● Required work
Search the material below for the string "this" and list each line that holds it.

>> begin Given material

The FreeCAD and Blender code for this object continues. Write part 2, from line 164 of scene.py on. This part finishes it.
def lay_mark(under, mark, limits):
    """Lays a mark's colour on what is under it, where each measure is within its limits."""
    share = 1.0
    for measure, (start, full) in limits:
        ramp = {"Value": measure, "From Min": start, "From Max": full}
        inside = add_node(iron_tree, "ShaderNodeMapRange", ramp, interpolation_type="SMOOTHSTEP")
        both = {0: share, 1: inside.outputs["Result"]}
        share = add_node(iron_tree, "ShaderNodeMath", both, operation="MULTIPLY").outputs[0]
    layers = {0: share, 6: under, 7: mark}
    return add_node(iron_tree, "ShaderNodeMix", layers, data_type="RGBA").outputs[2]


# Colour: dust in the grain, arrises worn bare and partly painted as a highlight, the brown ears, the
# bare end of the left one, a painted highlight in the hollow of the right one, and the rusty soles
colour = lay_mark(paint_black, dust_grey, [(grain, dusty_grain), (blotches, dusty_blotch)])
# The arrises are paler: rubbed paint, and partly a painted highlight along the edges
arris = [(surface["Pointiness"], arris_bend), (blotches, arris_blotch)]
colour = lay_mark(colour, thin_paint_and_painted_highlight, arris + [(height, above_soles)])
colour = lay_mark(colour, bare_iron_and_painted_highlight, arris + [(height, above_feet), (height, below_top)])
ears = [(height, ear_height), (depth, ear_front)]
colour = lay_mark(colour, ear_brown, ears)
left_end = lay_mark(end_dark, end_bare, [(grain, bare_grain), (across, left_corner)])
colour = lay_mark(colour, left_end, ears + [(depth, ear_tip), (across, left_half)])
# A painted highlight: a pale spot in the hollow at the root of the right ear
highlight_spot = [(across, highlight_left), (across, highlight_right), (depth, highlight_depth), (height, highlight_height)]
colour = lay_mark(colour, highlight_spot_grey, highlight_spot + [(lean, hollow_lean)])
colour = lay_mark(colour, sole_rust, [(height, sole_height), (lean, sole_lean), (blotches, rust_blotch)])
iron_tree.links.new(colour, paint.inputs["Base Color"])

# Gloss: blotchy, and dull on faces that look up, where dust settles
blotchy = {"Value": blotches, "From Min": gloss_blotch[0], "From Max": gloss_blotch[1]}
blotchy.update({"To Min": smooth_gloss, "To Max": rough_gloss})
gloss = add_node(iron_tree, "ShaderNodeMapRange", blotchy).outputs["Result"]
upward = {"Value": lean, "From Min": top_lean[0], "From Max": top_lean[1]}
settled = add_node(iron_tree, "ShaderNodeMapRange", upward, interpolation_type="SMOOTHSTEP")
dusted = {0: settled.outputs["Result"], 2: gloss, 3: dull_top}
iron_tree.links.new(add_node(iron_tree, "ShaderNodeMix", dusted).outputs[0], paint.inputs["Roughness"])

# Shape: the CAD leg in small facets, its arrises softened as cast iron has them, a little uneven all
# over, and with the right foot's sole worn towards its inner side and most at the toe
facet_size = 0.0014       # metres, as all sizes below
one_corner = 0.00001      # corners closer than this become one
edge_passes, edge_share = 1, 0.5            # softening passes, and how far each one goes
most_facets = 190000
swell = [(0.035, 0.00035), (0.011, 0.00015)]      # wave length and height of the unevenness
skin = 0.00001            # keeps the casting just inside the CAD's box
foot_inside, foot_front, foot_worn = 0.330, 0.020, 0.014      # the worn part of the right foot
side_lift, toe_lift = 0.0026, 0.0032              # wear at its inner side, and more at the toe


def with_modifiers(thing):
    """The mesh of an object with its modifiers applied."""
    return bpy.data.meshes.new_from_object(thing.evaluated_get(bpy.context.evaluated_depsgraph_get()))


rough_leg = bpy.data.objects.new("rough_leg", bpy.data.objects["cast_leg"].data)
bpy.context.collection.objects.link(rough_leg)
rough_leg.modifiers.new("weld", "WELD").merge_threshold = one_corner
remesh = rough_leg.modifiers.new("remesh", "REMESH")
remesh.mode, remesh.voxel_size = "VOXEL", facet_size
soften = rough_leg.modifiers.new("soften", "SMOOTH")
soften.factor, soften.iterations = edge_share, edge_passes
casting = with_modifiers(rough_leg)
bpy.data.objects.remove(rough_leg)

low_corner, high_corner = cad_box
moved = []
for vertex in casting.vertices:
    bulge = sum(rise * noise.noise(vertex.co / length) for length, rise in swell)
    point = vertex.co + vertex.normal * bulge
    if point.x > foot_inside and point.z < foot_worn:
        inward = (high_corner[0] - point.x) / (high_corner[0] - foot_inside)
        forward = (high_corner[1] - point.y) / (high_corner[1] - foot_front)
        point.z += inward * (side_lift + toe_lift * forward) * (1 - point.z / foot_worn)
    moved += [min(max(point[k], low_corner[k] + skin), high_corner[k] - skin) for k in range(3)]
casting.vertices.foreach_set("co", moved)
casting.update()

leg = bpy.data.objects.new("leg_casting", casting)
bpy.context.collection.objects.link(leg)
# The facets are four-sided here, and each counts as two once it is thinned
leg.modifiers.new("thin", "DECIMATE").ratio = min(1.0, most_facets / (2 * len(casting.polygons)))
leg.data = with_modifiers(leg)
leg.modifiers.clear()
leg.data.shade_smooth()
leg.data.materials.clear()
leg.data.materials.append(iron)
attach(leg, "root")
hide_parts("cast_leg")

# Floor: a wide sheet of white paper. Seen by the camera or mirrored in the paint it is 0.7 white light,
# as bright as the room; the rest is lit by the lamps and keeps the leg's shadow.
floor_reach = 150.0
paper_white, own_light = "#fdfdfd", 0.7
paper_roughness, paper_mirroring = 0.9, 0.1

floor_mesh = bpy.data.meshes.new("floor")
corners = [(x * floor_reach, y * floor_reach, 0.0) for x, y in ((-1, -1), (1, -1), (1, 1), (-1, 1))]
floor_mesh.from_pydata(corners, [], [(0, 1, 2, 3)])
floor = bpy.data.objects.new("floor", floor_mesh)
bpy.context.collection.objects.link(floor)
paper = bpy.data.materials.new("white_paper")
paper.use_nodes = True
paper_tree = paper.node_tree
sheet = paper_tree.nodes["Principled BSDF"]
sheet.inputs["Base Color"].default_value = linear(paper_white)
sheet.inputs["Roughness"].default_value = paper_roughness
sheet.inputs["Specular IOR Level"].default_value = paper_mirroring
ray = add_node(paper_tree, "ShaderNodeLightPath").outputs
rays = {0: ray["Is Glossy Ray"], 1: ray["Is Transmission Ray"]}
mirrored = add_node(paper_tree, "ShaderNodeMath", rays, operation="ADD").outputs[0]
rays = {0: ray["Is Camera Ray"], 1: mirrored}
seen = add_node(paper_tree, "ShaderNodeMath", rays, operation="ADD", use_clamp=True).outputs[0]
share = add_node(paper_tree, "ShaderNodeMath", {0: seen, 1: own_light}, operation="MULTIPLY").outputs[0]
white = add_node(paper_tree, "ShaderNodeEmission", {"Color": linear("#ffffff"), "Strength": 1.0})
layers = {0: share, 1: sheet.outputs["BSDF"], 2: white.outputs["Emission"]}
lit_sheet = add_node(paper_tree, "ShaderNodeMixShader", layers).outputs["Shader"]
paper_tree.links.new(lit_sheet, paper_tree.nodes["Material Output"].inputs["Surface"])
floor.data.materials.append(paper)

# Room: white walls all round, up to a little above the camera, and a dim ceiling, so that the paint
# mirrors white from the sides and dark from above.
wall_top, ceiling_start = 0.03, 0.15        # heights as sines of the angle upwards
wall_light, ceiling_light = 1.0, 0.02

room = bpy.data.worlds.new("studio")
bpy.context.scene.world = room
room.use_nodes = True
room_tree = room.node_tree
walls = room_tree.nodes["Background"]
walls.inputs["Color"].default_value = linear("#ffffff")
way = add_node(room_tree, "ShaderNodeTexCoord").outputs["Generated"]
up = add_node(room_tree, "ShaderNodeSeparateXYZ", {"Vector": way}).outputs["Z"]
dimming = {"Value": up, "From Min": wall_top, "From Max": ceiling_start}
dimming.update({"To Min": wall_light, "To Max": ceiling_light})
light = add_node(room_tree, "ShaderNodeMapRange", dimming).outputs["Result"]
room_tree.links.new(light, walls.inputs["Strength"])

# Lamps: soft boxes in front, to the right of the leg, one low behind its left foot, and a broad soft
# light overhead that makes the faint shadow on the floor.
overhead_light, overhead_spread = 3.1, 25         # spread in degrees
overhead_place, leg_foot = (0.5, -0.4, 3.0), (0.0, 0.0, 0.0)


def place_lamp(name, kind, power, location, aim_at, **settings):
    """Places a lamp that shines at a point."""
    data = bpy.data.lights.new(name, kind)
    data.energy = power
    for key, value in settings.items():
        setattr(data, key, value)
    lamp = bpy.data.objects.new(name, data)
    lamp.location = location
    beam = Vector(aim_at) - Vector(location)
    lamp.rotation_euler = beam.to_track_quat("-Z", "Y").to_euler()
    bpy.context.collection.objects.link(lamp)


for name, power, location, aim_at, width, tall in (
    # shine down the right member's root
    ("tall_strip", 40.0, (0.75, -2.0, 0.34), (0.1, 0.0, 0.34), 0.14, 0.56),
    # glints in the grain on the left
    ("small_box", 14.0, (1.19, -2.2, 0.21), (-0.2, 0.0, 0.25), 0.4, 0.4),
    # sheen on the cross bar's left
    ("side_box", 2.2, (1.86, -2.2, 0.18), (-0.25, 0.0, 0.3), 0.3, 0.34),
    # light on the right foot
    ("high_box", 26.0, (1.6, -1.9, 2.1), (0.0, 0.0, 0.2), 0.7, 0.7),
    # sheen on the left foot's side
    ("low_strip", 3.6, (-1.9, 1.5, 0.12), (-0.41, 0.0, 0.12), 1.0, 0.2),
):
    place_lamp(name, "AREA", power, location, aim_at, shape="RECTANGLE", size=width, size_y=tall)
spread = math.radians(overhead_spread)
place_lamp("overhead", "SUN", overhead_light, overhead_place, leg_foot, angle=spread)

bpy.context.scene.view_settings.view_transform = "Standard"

>> end Given material

● Reply to the exercise
The FreeCAD and Blender code for this object continues. Write part 2, from line 164 of scene.py on. This part finishes it.
one_corner = 0.00001      # corners closer than this become one